*INSTRUCTION*: From the listing that follows, extract every line and set it down unaltered.

*RECORDS TO PROCESS*:

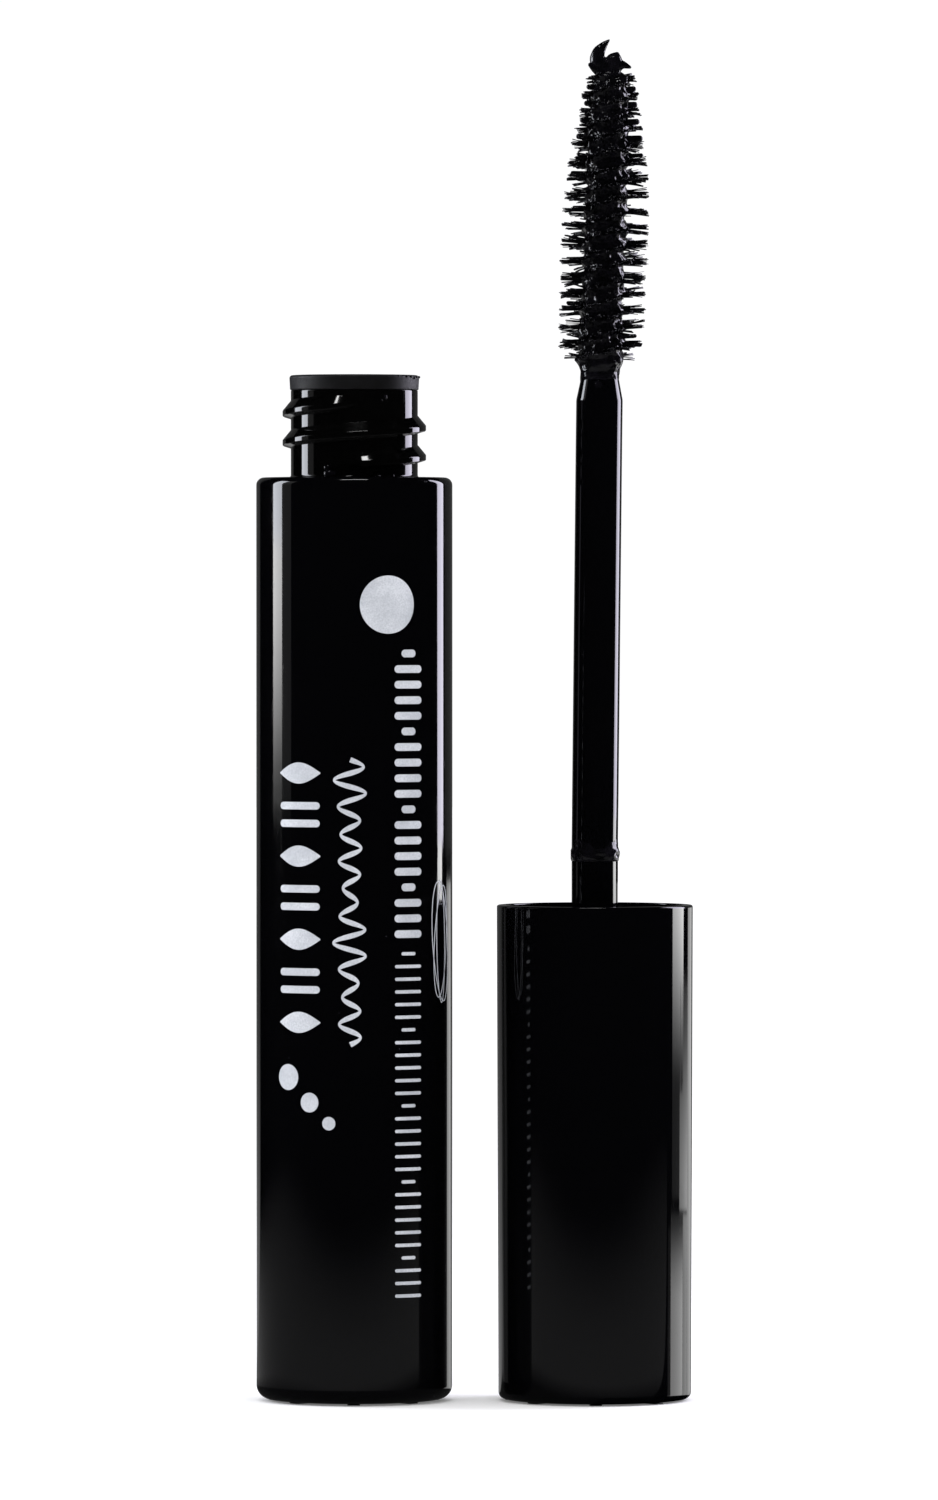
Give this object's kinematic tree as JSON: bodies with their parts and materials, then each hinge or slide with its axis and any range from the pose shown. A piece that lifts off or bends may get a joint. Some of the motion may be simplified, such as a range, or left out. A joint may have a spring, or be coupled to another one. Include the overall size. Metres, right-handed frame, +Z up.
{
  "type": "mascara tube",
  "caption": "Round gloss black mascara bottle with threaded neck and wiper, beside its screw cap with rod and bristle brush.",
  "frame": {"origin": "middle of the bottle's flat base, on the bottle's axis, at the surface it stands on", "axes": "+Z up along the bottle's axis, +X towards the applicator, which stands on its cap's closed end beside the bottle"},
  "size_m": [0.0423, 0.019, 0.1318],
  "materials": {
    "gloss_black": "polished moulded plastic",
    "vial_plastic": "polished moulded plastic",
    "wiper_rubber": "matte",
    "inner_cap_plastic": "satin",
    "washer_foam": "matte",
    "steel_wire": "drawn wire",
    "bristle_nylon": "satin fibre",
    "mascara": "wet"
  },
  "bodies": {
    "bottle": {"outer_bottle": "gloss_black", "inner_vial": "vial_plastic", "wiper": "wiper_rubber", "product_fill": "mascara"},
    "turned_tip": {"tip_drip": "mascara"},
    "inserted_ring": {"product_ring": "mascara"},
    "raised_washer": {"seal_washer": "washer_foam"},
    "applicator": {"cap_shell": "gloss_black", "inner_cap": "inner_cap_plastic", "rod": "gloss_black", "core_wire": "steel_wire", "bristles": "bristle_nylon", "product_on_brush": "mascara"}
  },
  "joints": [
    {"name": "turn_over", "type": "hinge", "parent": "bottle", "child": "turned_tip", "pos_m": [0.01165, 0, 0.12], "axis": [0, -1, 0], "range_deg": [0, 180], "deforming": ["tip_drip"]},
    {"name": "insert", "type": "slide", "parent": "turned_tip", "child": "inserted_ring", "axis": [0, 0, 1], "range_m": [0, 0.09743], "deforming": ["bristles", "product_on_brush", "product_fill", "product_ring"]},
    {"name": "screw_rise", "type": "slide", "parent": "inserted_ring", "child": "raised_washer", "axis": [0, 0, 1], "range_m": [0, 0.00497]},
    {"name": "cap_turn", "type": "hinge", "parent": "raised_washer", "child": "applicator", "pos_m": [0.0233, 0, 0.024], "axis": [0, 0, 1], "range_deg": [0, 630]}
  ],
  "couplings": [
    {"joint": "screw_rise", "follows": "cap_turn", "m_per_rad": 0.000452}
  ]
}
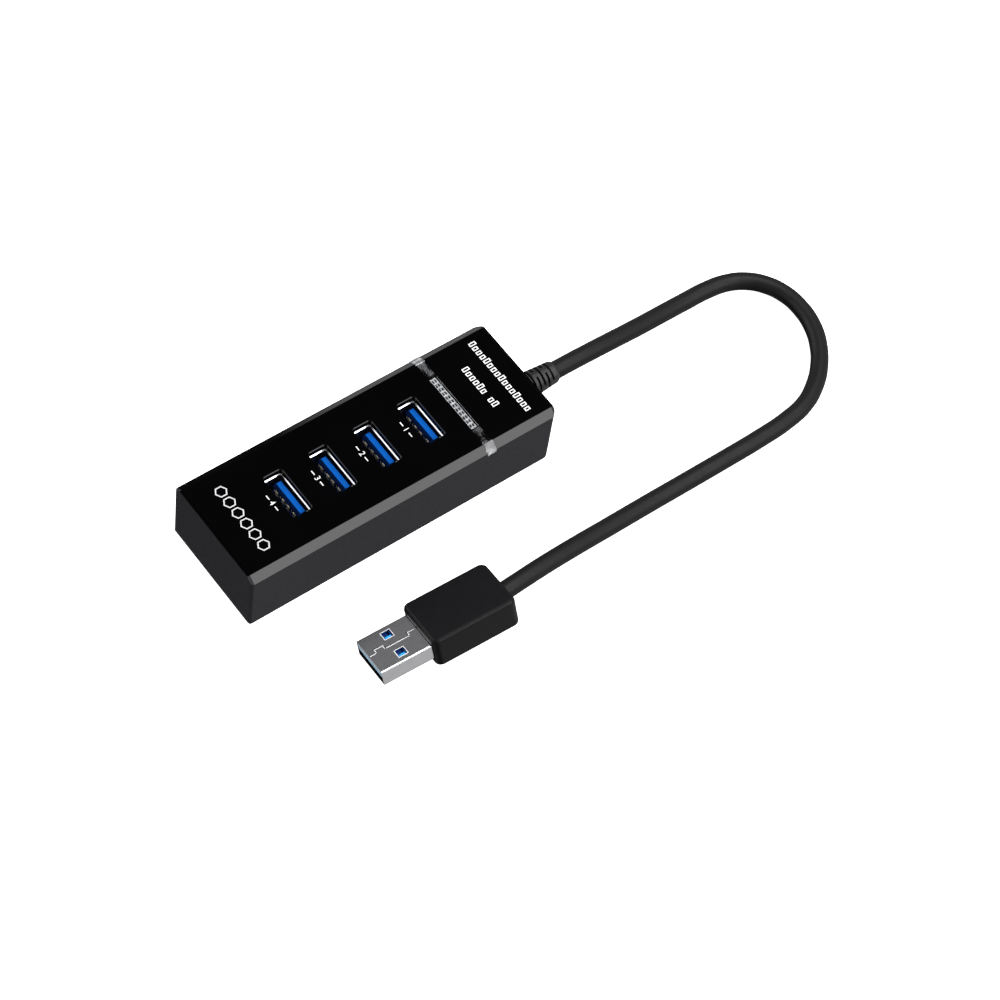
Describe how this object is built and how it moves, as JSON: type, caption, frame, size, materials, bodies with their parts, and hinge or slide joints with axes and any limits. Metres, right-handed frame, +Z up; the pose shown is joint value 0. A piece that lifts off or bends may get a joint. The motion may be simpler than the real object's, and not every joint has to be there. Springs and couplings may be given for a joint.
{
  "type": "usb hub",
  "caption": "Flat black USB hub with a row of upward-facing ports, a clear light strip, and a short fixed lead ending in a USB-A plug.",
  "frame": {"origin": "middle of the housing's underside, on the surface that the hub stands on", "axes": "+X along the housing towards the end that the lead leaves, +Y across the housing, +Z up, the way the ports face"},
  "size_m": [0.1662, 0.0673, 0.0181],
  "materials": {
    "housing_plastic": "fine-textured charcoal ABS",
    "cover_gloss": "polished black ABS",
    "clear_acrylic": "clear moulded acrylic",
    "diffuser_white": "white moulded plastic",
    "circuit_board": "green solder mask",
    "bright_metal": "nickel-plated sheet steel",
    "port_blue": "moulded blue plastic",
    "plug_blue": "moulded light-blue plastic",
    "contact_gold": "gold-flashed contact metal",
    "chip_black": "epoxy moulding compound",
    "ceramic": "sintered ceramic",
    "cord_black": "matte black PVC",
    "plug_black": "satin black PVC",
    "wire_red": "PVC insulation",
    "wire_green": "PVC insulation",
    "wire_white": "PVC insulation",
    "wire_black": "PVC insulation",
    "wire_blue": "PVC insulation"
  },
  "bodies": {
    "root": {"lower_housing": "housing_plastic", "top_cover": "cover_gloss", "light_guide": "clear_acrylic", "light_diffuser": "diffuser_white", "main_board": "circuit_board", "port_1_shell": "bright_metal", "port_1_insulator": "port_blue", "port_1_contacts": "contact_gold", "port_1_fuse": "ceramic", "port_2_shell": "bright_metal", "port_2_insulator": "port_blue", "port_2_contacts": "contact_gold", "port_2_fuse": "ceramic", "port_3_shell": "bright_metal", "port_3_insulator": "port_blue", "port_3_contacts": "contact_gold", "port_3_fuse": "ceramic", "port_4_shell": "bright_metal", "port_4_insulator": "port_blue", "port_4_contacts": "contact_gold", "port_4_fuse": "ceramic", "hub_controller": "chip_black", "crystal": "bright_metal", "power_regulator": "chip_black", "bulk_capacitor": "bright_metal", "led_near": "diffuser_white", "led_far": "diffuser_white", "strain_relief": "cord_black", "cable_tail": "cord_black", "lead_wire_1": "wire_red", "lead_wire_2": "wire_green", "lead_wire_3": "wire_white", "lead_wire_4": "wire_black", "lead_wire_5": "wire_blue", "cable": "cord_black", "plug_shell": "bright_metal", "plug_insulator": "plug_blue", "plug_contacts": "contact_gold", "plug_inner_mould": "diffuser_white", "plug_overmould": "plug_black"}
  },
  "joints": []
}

*SOLUTION TO THIS TASK*:
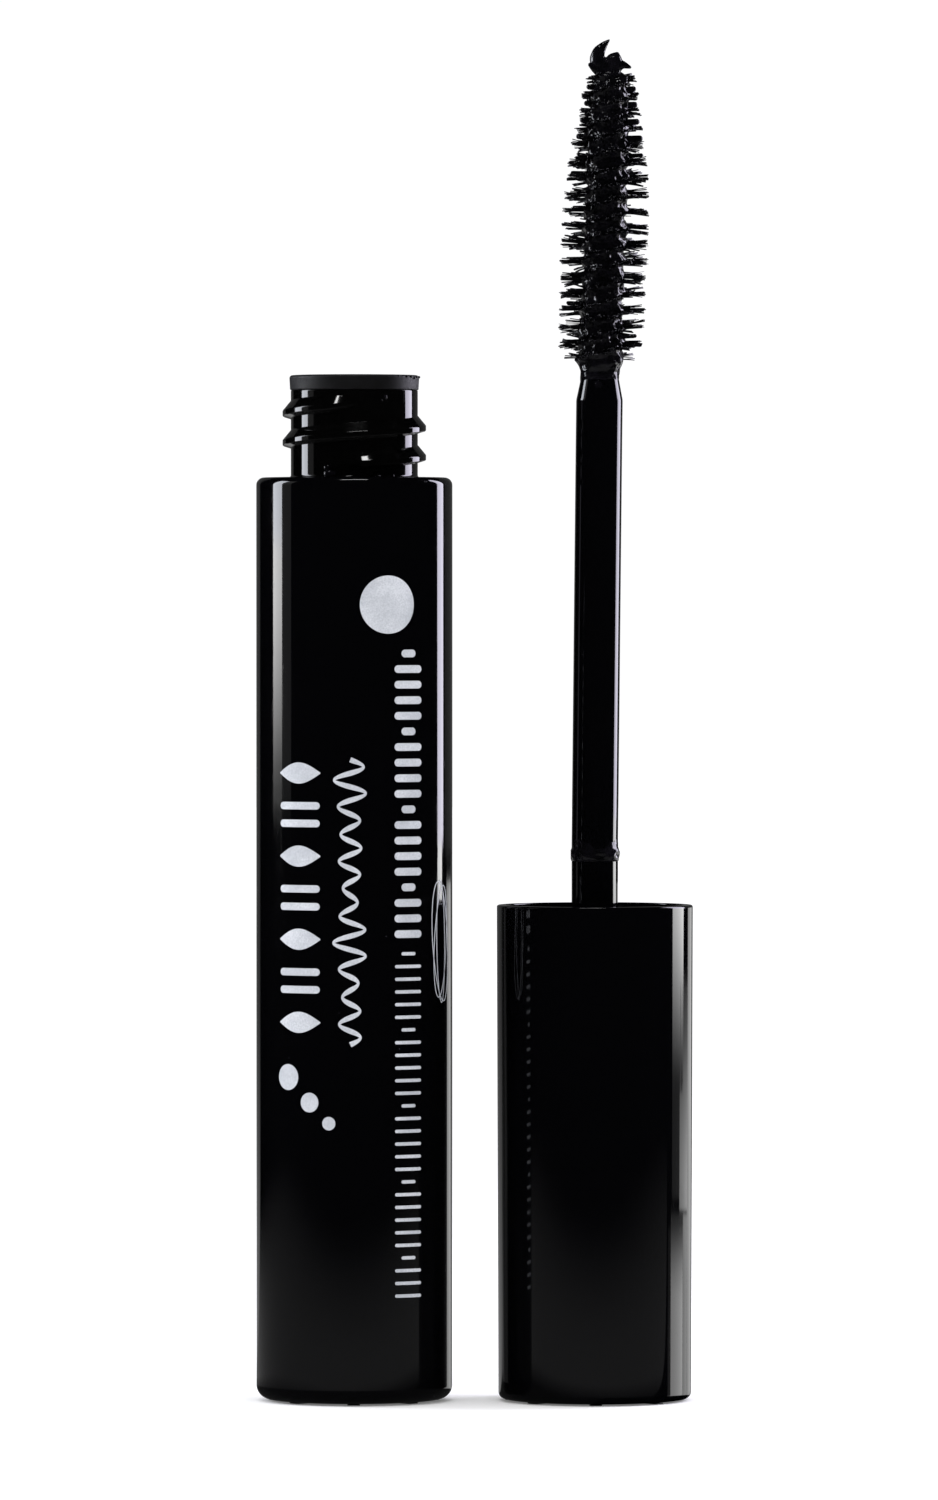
Give this object's kinematic tree as JSON: bodies with their parts and materials, then each hinge or slide with its axis and any range from the pose shown. A piece that lifts off or bends may get a joint. Some of the motion may be simplified, such as a range, or left out. A joint may have a spring, or be coupled to another one. Include the overall size. Metres, right-handed frame, +Z up.
{
  "type": "mascara tube",
  "caption": "Round gloss black mascara bottle with threaded neck and wiper, beside its screw cap with rod and bristle brush.",
  "frame": {"origin": "middle of the bottle's flat base, on the bottle's axis, at the surface it stands on", "axes": "+Z up along the bottle's axis, +X towards the applicator, which stands on its cap's closed end beside the bottle"},
  "size_m": [0.0423, 0.019, 0.1318],
  "materials": {
    "gloss_black": "polished moulded plastic",
    "vial_plastic": "polished moulded plastic",
    "wiper_rubber": "matte",
    "inner_cap_plastic": "satin",
    "washer_foam": "matte",
    "steel_wire": "drawn wire",
    "bristle_nylon": "satin fibre",
    "mascara": "wet"
  },
  "bodies": {
    "bottle": {"outer_bottle": "gloss_black", "inner_vial": "vial_plastic", "wiper": "wiper_rubber", "product_fill": "mascara"},
    "turned_tip": {"tip_drip": "mascara"},
    "inserted_ring": {"product_ring": "mascara"},
    "raised_washer": {"seal_washer": "washer_foam"},
    "applicator": {"cap_shell": "gloss_black", "inner_cap": "inner_cap_plastic", "rod": "gloss_black", "core_wire": "steel_wire", "bristles": "bristle_nylon", "product_on_brush": "mascara"}
  },
  "joints": [
    {"name": "turn_over", "type": "hinge", "parent": "bottle", "child": "turned_tip", "pos_m": [0.01165, 0, 0.12], "axis": [0, -1, 0], "range_deg": [0, 180], "deforming": ["tip_drip"]},
    {"name": "insert", "type": "slide", "parent": "turned_tip", "child": "inserted_ring", "axis": [0, 0, 1], "range_m": [0, 0.09743], "deforming": ["bristles", "product_on_brush", "product_fill", "product_ring"]},
    {"name": "screw_rise", "type": "slide", "parent": "inserted_ring", "child": "raised_washer", "axis": [0, 0, 1], "range_m": [0, 0.00497]},
    {"name": "cap_turn", "type": "hinge", "parent": "raised_washer", "child": "applicator", "pos_m": [0.0233, 0, 0.024], "axis": [0, 0, 1], "range_deg": [0, 630]}
  ],
  "couplings": [
    {"joint": "screw_rise", "follows": "cap_turn", "m_per_rad": 0.000452}
  ]
}
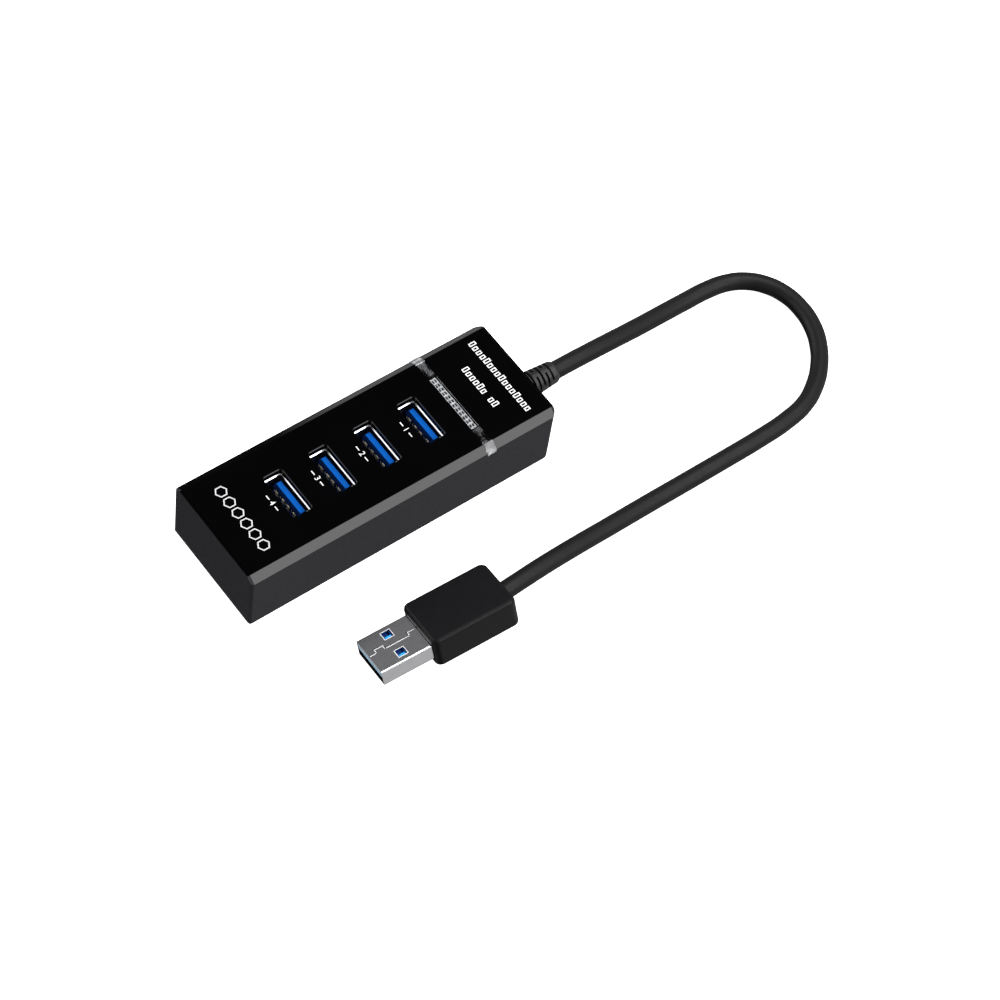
Describe how this object is built and how it moves, as JSON: type, caption, frame, size, materials, bodies with their parts, and hinge or slide joints with axes and any limits. Metres, right-handed frame, +Z up; the pose shown is joint value 0. A piece that lifts off or bends may get a joint. The motion may be simpler than the real object's, and not every joint has to be there. Springs and couplings may be given for a joint.
{
  "type": "usb hub",
  "caption": "Flat black USB hub with a row of upward-facing ports, a clear light strip, and a short fixed lead ending in a USB-A plug.",
  "frame": {"origin": "middle of the housing's underside, on the surface that the hub stands on", "axes": "+X along the housing towards the end that the lead leaves, +Y across the housing, +Z up, the way the ports face"},
  "size_m": [0.1662, 0.0673, 0.0181],
  "materials": {
    "housing_plastic": "fine-textured charcoal ABS",
    "cover_gloss": "polished black ABS",
    "clear_acrylic": "clear moulded acrylic",
    "diffuser_white": "white moulded plastic",
    "circuit_board": "green solder mask",
    "bright_metal": "nickel-plated sheet steel",
    "port_blue": "moulded blue plastic",
    "plug_blue": "moulded light-blue plastic",
    "contact_gold": "gold-flashed contact metal",
    "chip_black": "epoxy moulding compound",
    "ceramic": "sintered ceramic",
    "cord_black": "matte black PVC",
    "plug_black": "satin black PVC",
    "wire_red": "PVC insulation",
    "wire_green": "PVC insulation",
    "wire_white": "PVC insulation",
    "wire_black": "PVC insulation",
    "wire_blue": "PVC insulation"
  },
  "bodies": {
    "root": {"lower_housing": "housing_plastic", "top_cover": "cover_gloss", "light_guide": "clear_acrylic", "light_diffuser": "diffuser_white", "main_board": "circuit_board", "port_1_shell": "bright_metal", "port_1_insulator": "port_blue", "port_1_contacts": "contact_gold", "port_1_fuse": "ceramic", "port_2_shell": "bright_metal", "port_2_insulator": "port_blue", "port_2_contacts": "contact_gold", "port_2_fuse": "ceramic", "port_3_shell": "bright_metal", "port_3_insulator": "port_blue", "port_3_contacts": "contact_gold", "port_3_fuse": "ceramic", "port_4_shell": "bright_metal", "port_4_insulator": "port_blue", "port_4_contacts": "contact_gold", "port_4_fuse": "ceramic", "hub_controller": "chip_black", "crystal": "bright_metal", "power_regulator": "chip_black", "bulk_capacitor": "bright_metal", "led_near": "diffuser_white", "led_far": "diffuser_white", "strain_relief": "cord_black", "cable_tail": "cord_black", "lead_wire_1": "wire_red", "lead_wire_2": "wire_green", "lead_wire_3": "wire_white", "lead_wire_4": "wire_black", "lead_wire_5": "wire_blue", "cable": "cord_black", "plug_shell": "bright_metal", "plug_insulator": "plug_blue", "plug_contacts": "contact_gold", "plug_inner_mould": "diffuser_white", "plug_overmould": "plug_black"}
  },
  "joints": []
}